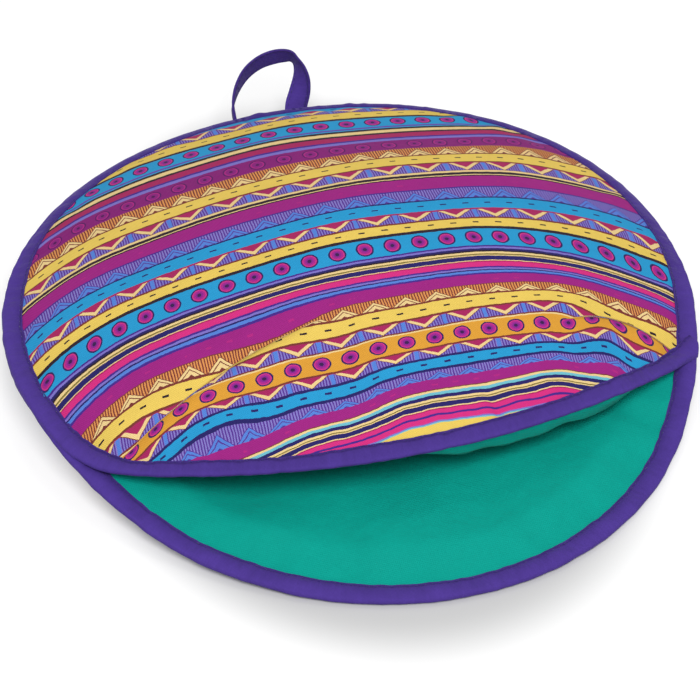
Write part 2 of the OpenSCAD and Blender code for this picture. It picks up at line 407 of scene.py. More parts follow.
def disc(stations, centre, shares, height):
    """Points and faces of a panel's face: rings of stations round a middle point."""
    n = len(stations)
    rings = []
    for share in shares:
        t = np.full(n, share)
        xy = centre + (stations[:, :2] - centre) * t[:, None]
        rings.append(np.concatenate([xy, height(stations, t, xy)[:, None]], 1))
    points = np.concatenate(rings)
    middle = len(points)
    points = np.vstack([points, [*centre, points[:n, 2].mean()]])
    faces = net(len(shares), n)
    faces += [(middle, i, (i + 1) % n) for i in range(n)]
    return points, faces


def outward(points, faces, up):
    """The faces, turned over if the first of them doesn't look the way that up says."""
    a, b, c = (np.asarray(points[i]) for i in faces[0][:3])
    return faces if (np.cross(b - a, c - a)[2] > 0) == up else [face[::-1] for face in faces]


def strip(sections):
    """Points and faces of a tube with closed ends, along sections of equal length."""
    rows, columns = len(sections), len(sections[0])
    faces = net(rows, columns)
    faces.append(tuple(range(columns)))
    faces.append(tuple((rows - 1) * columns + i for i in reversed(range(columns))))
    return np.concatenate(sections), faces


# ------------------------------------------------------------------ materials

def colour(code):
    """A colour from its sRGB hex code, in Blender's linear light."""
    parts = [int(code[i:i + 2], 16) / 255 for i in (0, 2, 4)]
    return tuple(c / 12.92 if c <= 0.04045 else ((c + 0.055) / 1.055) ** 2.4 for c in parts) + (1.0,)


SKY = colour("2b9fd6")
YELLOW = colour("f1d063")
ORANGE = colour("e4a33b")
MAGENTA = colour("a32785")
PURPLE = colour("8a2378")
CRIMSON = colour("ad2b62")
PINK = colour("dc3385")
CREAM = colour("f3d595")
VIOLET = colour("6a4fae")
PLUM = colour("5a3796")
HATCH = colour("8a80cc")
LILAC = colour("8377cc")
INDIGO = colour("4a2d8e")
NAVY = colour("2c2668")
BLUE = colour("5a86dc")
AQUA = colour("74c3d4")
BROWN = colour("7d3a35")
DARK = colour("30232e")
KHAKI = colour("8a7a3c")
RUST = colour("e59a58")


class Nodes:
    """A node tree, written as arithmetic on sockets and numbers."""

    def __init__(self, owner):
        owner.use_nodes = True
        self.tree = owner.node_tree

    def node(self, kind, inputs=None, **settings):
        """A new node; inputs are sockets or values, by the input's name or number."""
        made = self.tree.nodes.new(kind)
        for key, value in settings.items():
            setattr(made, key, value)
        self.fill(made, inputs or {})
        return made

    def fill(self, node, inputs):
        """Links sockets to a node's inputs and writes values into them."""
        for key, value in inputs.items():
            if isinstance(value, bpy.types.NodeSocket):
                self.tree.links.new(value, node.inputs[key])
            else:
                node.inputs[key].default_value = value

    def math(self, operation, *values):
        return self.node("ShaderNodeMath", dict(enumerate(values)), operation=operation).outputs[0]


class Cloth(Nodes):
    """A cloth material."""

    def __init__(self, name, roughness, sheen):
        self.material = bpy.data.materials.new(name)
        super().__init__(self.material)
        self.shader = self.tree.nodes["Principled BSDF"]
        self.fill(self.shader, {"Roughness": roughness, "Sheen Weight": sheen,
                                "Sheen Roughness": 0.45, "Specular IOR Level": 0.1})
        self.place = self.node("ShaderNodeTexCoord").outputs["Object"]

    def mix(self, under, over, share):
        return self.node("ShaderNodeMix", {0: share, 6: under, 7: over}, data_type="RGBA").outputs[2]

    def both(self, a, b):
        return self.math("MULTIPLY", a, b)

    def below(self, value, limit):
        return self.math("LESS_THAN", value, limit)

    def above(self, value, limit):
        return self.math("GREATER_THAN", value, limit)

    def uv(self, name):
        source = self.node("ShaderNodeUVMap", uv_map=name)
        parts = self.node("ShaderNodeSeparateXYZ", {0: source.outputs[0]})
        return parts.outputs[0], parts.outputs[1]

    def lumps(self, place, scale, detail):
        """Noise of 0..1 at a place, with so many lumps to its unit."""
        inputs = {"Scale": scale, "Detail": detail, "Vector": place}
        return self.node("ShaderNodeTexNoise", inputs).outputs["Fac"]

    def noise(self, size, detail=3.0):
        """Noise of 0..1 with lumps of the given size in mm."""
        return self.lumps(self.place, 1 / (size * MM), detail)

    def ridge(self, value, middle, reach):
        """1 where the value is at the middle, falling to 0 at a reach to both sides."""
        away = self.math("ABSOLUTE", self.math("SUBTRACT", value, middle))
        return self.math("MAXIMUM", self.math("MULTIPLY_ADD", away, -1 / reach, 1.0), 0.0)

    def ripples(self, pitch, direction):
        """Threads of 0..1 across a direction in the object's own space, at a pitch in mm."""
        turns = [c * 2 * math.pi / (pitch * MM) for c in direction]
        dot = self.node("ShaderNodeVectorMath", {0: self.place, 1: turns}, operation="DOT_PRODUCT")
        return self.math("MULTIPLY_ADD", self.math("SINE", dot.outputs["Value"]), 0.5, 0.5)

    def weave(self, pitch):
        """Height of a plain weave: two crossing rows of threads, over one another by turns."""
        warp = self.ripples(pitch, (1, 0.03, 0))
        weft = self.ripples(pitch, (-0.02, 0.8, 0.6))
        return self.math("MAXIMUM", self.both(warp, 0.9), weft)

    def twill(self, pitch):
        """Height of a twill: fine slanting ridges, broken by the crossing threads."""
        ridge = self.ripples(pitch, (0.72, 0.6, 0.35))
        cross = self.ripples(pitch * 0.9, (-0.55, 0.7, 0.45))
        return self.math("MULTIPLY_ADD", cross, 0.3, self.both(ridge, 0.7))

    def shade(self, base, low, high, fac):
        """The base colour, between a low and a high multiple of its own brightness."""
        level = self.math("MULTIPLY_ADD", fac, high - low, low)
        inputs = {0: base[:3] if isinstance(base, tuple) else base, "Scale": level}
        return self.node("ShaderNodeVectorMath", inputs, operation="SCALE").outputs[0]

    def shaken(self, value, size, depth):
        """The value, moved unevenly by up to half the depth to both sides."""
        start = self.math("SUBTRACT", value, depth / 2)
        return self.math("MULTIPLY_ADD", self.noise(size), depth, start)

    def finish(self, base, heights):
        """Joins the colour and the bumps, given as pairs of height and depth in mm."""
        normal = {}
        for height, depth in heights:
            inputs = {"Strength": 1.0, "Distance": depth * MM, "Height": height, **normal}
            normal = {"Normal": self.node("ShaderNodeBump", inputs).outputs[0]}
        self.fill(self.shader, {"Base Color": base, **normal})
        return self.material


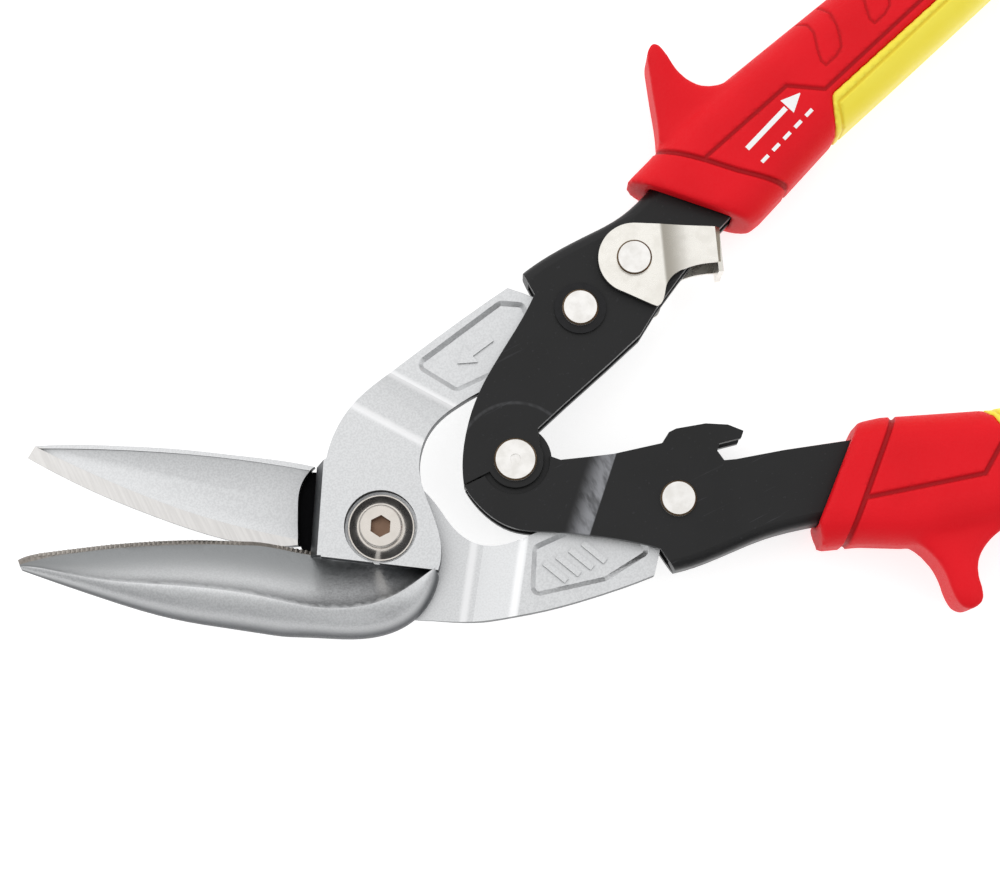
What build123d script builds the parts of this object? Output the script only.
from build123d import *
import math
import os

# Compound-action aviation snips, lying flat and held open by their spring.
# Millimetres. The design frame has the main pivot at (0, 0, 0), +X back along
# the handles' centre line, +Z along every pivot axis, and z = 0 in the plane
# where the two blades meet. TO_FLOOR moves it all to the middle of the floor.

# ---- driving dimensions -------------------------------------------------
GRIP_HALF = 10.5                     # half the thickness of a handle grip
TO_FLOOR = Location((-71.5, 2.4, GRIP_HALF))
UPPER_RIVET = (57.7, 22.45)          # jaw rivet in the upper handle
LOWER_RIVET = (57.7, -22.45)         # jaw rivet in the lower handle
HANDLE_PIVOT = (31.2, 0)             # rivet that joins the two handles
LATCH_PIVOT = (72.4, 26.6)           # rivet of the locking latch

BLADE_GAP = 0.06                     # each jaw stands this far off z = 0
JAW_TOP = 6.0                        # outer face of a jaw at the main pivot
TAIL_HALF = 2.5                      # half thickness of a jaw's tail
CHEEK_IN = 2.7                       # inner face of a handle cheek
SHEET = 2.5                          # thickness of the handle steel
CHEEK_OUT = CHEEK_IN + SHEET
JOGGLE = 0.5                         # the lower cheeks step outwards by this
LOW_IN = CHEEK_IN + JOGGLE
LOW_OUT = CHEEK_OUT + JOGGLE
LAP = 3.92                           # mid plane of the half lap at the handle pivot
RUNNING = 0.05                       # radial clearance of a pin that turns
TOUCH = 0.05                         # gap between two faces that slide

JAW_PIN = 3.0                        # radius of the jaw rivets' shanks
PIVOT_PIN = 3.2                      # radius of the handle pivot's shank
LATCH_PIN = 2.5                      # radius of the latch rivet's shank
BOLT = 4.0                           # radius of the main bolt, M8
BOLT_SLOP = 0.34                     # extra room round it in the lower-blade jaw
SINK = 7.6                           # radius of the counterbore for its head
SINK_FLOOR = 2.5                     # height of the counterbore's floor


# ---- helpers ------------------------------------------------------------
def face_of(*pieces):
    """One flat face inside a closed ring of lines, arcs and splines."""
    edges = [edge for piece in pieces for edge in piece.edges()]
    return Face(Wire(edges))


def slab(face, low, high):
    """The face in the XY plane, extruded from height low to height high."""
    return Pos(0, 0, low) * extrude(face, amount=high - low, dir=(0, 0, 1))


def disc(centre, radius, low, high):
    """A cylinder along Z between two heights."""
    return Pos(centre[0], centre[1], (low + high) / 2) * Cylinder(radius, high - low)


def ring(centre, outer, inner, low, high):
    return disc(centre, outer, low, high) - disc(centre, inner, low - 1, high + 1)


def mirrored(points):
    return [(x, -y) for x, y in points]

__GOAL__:
Start with the line that contains "What build123d script" and end with the line that contains "LATCH_PIVOT = (72.4, 26.6)"; give those lines again exactly, and no others.

__OUTPUT__:
What build123d script builds the parts of this object? Output the script only.
from build123d import *
import math
import os

# Compound-action aviation snips, lying flat and held open by their spring.
# Millimetres. The design frame has the main pivot at (0, 0, 0), +X back along
# the handles' centre line, +Z along every pivot axis, and z = 0 in the plane
# where the two blades meet. TO_FLOOR moves it all to the middle of the floor.

# ---- driving dimensions -------------------------------------------------
GRIP_HALF = 10.5                     # half the thickness of a handle grip
TO_FLOOR = Location((-71.5, 2.4, GRIP_HALF))
UPPER_RIVET = (57.7, 22.45)          # jaw rivet in the upper handle
LOWER_RIVET = (57.7, -22.45)         # jaw rivet in the lower handle
HANDLE_PIVOT = (31.2, 0)             # rivet that joins the two handles
LATCH_PIVOT = (72.4, 26.6)           # rivet of the locking latch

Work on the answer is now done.